=== TO DO ===
Everything in the listing below from the line containing "listed in model.json." through the line containing "side_break = 0.4" should be repeated exactly; leave out every other line.

— begin DATA LINES —

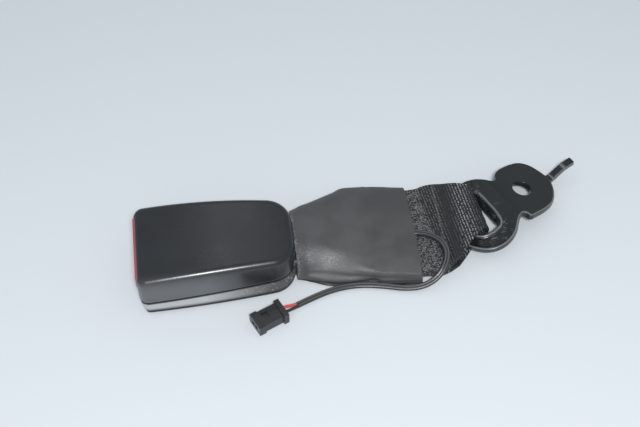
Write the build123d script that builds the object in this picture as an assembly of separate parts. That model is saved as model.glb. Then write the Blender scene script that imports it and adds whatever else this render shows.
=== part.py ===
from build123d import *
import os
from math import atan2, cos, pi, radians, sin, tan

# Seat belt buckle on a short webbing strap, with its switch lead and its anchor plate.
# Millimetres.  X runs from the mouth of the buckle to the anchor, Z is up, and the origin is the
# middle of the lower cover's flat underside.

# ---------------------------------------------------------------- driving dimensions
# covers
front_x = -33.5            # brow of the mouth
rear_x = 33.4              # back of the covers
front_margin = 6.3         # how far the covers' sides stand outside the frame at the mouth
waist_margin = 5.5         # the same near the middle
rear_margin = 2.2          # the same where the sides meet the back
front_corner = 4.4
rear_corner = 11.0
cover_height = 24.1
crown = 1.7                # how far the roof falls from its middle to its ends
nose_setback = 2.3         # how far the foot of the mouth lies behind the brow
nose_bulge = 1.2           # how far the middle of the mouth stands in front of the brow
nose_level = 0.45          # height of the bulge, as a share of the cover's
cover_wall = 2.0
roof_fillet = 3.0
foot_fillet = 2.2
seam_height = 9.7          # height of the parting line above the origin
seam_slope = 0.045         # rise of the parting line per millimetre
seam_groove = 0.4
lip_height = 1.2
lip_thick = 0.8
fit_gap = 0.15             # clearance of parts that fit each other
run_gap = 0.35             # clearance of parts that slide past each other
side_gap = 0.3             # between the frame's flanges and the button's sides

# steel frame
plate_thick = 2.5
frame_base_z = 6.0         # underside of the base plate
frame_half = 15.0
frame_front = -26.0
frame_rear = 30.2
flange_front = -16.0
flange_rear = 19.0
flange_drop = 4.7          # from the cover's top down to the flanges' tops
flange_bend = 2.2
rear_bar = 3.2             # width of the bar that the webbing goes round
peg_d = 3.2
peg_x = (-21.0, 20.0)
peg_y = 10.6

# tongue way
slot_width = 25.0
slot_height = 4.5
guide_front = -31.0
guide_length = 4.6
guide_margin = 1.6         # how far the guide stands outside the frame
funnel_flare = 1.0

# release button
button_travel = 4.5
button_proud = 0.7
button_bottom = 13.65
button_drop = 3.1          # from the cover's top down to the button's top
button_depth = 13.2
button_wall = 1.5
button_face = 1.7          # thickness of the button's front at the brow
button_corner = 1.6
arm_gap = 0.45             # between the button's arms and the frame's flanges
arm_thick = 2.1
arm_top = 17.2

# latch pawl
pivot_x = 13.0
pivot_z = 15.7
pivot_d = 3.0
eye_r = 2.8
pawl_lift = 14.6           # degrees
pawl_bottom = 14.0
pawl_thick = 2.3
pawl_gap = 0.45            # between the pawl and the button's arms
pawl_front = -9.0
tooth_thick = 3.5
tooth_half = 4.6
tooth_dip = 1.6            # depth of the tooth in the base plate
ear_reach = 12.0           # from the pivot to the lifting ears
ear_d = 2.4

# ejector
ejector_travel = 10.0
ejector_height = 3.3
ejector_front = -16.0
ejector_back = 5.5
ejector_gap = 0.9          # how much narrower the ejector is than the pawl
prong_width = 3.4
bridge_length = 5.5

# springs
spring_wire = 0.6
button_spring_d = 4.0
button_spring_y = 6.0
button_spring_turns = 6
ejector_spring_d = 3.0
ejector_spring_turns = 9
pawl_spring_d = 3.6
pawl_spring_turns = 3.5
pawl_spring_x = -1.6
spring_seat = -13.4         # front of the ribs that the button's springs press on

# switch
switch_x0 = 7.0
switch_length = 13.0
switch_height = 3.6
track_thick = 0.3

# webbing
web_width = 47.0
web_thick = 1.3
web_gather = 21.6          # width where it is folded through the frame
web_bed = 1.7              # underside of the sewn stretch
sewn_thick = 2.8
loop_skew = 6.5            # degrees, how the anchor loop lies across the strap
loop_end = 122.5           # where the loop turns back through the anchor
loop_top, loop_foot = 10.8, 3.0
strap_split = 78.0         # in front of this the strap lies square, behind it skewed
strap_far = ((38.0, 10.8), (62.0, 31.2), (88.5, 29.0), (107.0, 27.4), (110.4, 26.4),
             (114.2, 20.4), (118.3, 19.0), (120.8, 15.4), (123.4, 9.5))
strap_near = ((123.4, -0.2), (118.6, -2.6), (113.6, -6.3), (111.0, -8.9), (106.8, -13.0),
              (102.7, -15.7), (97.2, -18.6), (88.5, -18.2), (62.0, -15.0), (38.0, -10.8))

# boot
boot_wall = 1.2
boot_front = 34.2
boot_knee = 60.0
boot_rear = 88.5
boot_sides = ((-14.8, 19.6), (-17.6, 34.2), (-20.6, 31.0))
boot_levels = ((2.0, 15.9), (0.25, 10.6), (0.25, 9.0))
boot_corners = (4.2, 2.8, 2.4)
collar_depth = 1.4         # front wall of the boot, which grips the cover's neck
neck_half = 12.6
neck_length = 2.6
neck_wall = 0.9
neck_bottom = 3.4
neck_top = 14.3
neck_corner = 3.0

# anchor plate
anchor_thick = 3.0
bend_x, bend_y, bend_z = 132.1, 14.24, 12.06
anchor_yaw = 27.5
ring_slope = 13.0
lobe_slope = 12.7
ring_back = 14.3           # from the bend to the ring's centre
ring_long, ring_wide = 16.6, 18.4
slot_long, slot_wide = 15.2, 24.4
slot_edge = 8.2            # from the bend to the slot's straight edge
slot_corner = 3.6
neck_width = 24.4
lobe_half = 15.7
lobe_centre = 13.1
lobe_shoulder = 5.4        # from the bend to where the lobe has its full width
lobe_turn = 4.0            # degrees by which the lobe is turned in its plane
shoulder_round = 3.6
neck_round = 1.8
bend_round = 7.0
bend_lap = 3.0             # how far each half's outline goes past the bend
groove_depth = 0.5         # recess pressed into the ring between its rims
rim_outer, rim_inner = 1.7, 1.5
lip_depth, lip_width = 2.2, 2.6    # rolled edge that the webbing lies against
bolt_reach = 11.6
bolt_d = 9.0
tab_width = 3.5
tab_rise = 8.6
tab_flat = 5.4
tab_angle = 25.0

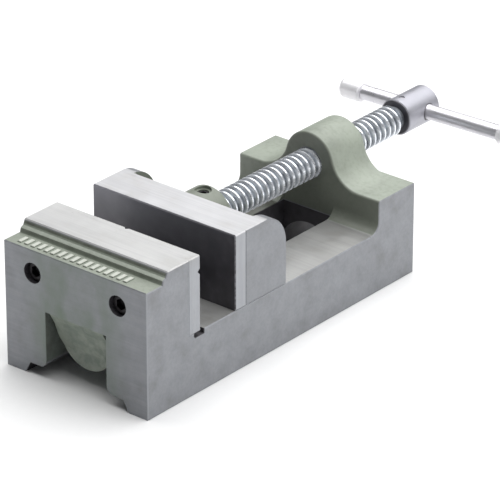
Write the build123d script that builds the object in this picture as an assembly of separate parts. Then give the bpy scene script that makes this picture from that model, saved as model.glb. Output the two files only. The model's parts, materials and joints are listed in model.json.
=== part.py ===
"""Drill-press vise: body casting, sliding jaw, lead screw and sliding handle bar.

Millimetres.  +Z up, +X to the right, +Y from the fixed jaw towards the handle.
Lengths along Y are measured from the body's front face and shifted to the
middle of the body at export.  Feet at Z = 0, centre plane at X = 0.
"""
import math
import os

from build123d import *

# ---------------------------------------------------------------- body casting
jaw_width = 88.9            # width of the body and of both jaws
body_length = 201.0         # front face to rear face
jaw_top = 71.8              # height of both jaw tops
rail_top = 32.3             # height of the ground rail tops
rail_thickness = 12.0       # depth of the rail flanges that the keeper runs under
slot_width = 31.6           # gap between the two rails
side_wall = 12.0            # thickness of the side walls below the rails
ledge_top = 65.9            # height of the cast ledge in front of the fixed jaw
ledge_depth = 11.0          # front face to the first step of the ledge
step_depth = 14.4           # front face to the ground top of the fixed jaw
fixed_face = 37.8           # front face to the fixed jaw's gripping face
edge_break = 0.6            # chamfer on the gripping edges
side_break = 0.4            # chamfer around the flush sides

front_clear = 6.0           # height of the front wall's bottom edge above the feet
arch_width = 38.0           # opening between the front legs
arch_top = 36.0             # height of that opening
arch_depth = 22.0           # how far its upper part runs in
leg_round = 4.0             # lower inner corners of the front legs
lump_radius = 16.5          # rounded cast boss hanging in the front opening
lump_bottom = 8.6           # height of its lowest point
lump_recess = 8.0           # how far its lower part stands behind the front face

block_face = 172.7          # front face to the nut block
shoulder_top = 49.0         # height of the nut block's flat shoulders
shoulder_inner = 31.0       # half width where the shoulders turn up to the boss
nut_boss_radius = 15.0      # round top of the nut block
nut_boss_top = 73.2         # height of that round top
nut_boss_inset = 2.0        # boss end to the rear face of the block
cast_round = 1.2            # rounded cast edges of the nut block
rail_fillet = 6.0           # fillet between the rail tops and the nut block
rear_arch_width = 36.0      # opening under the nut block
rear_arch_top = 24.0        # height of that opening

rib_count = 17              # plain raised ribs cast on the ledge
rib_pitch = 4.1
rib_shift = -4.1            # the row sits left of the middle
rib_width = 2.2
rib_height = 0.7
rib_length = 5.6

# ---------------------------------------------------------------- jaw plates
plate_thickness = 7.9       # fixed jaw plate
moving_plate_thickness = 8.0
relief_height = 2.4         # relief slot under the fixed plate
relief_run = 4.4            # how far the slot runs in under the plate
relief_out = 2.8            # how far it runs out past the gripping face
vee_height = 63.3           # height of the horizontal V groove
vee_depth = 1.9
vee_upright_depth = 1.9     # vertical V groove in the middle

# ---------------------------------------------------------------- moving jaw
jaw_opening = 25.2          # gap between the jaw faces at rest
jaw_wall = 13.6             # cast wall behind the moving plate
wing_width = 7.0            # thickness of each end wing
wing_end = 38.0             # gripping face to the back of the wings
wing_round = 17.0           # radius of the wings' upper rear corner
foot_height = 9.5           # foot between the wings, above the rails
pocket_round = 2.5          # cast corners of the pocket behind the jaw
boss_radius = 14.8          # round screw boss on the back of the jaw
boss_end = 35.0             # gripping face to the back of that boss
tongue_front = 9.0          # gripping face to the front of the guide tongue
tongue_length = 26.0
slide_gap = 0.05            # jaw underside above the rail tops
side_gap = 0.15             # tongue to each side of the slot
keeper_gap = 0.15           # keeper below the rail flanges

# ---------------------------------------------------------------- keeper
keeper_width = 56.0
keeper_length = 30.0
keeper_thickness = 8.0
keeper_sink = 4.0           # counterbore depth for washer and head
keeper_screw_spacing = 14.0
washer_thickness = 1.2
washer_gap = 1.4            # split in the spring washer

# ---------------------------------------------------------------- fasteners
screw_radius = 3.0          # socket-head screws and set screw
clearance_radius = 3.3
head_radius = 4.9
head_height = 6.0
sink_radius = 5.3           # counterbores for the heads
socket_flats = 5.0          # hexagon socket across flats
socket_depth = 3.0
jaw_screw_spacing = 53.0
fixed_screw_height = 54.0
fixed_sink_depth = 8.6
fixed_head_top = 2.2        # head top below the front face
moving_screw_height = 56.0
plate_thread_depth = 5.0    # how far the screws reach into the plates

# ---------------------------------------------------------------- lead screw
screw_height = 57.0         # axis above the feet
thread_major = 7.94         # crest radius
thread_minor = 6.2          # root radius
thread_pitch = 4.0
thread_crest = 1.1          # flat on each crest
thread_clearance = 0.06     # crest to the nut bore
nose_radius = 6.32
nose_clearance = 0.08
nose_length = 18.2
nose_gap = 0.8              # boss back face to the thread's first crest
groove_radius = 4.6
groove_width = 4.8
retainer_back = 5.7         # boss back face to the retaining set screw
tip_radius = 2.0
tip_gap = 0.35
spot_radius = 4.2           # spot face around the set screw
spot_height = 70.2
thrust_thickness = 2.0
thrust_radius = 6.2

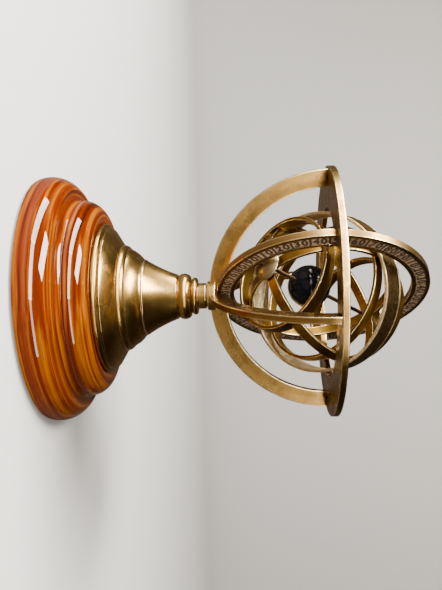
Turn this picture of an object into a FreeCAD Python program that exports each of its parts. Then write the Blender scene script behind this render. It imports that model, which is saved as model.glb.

— end DATA LINES —

=== SOLUTION TO THIS EXERCISE ===
Write the build123d script that builds the object in this picture as an assembly of separate parts. Then give the bpy scene script that makes this picture from that model, saved as model.glb. Output the two files only. The model's parts, materials and joints are listed in model.json.
=== part.py ===
"""Drill-press vise: body casting, sliding jaw, lead screw and sliding handle bar.

Millimetres.  +Z up, +X to the right, +Y from the fixed jaw towards the handle.
Lengths along Y are measured from the body's front face and shifted to the
middle of the body at export.  Feet at Z = 0, centre plane at X = 0.
"""
import math
import os

from build123d import *

# ---------------------------------------------------------------- body casting
jaw_width = 88.9            # width of the body and of both jaws
body_length = 201.0         # front face to rear face
jaw_top = 71.8              # height of both jaw tops
rail_top = 32.3             # height of the ground rail tops
rail_thickness = 12.0       # depth of the rail flanges that the keeper runs under
slot_width = 31.6           # gap between the two rails
side_wall = 12.0            # thickness of the side walls below the rails
ledge_top = 65.9            # height of the cast ledge in front of the fixed jaw
ledge_depth = 11.0          # front face to the first step of the ledge
step_depth = 14.4           # front face to the ground top of the fixed jaw
fixed_face = 37.8           # front face to the fixed jaw's gripping face
edge_break = 0.6            # chamfer on the gripping edges
side_break = 0.4            # chamfer around the flush sides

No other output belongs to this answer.